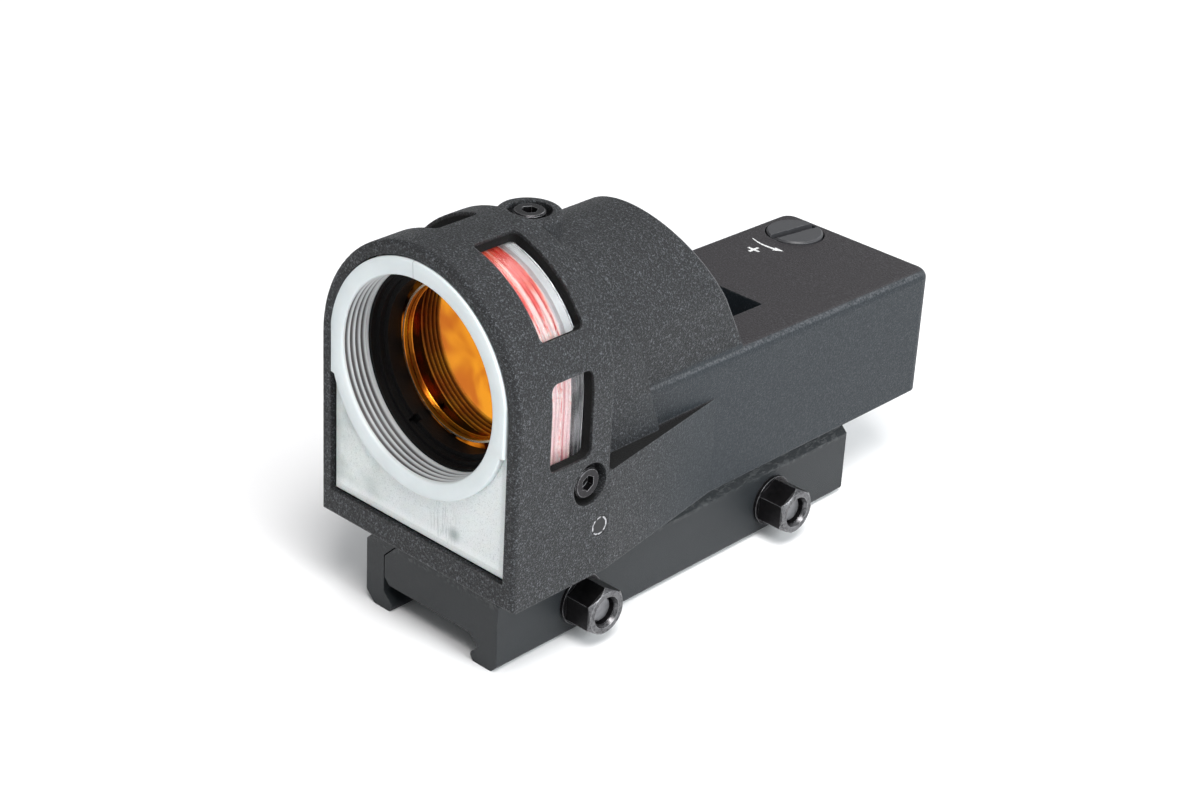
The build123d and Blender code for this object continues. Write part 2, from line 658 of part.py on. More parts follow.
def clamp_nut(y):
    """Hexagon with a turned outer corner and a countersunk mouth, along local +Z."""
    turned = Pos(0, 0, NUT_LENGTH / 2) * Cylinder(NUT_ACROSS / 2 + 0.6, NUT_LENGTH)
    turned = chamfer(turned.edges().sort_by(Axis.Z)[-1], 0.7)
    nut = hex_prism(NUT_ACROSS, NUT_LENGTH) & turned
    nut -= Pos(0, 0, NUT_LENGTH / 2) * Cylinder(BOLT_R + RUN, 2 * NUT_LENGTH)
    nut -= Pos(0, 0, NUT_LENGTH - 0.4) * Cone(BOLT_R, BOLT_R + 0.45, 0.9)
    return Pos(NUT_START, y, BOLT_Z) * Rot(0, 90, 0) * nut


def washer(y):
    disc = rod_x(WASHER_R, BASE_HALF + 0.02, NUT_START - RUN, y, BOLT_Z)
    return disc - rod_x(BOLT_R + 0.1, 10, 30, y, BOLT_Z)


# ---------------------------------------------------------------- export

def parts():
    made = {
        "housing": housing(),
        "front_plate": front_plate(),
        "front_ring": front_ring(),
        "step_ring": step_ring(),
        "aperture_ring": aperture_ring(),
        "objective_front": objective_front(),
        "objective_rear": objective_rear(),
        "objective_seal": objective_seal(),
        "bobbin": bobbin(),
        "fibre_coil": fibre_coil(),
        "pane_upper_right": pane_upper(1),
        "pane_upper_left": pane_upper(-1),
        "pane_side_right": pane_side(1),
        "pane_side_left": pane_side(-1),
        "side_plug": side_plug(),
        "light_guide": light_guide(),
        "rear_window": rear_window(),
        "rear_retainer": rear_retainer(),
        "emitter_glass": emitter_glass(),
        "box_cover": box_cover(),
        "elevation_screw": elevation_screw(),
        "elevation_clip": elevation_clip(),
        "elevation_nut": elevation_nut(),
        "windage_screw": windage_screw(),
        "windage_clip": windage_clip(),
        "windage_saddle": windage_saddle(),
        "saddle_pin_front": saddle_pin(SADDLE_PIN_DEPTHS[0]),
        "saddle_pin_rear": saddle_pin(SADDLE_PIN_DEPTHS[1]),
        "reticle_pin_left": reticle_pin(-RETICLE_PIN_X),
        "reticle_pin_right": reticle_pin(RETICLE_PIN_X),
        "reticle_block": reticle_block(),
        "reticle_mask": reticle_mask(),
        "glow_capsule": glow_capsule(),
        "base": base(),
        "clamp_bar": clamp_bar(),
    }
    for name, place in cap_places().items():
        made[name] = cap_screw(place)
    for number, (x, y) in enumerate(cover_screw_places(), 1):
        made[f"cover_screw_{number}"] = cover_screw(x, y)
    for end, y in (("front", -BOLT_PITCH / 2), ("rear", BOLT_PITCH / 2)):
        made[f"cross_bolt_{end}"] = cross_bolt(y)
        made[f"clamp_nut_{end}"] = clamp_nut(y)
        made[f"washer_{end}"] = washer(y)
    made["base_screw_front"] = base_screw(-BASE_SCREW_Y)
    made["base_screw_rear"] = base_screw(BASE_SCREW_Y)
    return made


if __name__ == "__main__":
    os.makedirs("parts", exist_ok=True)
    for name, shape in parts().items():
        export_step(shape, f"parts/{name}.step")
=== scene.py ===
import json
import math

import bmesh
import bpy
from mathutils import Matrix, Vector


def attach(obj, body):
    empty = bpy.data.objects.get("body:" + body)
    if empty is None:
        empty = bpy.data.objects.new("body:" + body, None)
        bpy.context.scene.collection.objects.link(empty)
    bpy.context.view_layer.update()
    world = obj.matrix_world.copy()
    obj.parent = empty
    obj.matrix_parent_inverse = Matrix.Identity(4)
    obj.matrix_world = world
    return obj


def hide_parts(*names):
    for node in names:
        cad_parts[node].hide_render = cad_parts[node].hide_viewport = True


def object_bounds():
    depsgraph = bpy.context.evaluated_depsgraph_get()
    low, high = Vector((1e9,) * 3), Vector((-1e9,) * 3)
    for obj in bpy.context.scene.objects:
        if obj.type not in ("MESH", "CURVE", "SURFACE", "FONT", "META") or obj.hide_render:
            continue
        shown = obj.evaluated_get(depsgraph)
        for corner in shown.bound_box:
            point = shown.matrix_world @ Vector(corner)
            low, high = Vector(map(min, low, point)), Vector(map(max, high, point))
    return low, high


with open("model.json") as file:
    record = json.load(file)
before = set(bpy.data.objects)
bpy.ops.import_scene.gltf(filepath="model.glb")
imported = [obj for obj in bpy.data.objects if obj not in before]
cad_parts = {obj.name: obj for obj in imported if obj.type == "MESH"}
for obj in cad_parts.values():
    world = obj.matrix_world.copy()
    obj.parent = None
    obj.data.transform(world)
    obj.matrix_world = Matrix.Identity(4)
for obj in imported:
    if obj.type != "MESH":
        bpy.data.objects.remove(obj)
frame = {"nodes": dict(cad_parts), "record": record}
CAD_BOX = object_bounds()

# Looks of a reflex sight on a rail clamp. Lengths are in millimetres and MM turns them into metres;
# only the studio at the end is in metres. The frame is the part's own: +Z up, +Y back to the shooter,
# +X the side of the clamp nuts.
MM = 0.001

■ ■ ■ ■

TASK:
Extract the lines from the line with "for name, place" to the line with "Vector(map(max, high, point))", inclusive, reproducing them exactly and leaving out every other line.

WRITTEN ANSWER:
    for name, place in cap_places().items():
        made[name] = cap_screw(place)
    for number, (x, y) in enumerate(cover_screw_places(), 1):
        made[f"cover_screw_{number}"] = cover_screw(x, y)
    for end, y in (("front", -BOLT_PITCH / 2), ("rear", BOLT_PITCH / 2)):
        made[f"cross_bolt_{end}"] = cross_bolt(y)
        made[f"clamp_nut_{end}"] = clamp_nut(y)
        made[f"washer_{end}"] = washer(y)
    made["base_screw_front"] = base_screw(-BASE_SCREW_Y)
    made["base_screw_rear"] = base_screw(BASE_SCREW_Y)
    return made


if __name__ == "__main__":
    os.makedirs("parts", exist_ok=True)
    for name, shape in parts().items():
        export_step(shape, f"parts/{name}.step")
=== scene.py ===
import json
import math

import bmesh
import bpy
from mathutils import Matrix, Vector


def attach(obj, body):
    empty = bpy.data.objects.get("body:" + body)
    if empty is None:
        empty = bpy.data.objects.new("body:" + body, None)
        bpy.context.scene.collection.objects.link(empty)
    bpy.context.view_layer.update()
    world = obj.matrix_world.copy()
    obj.parent = empty
    obj.matrix_parent_inverse = Matrix.Identity(4)
    obj.matrix_world = world
    return obj


def hide_parts(*names):
    for node in names:
        cad_parts[node].hide_render = cad_parts[node].hide_viewport = True


def object_bounds():
    depsgraph = bpy.context.evaluated_depsgraph_get()
    low, high = Vector((1e9,) * 3), Vector((-1e9,) * 3)
    for obj in bpy.context.scene.objects:
        if obj.type not in ("MESH", "CURVE", "SURFACE", "FONT", "META") or obj.hide_render:
            continue
        shown = obj.evaluated_get(depsgraph)
        for corner in shown.bound_box:
            point = shown.matrix_world @ Vector(corner)
            low, high = Vector(map(min, low, point)), Vector(map(max, high, point))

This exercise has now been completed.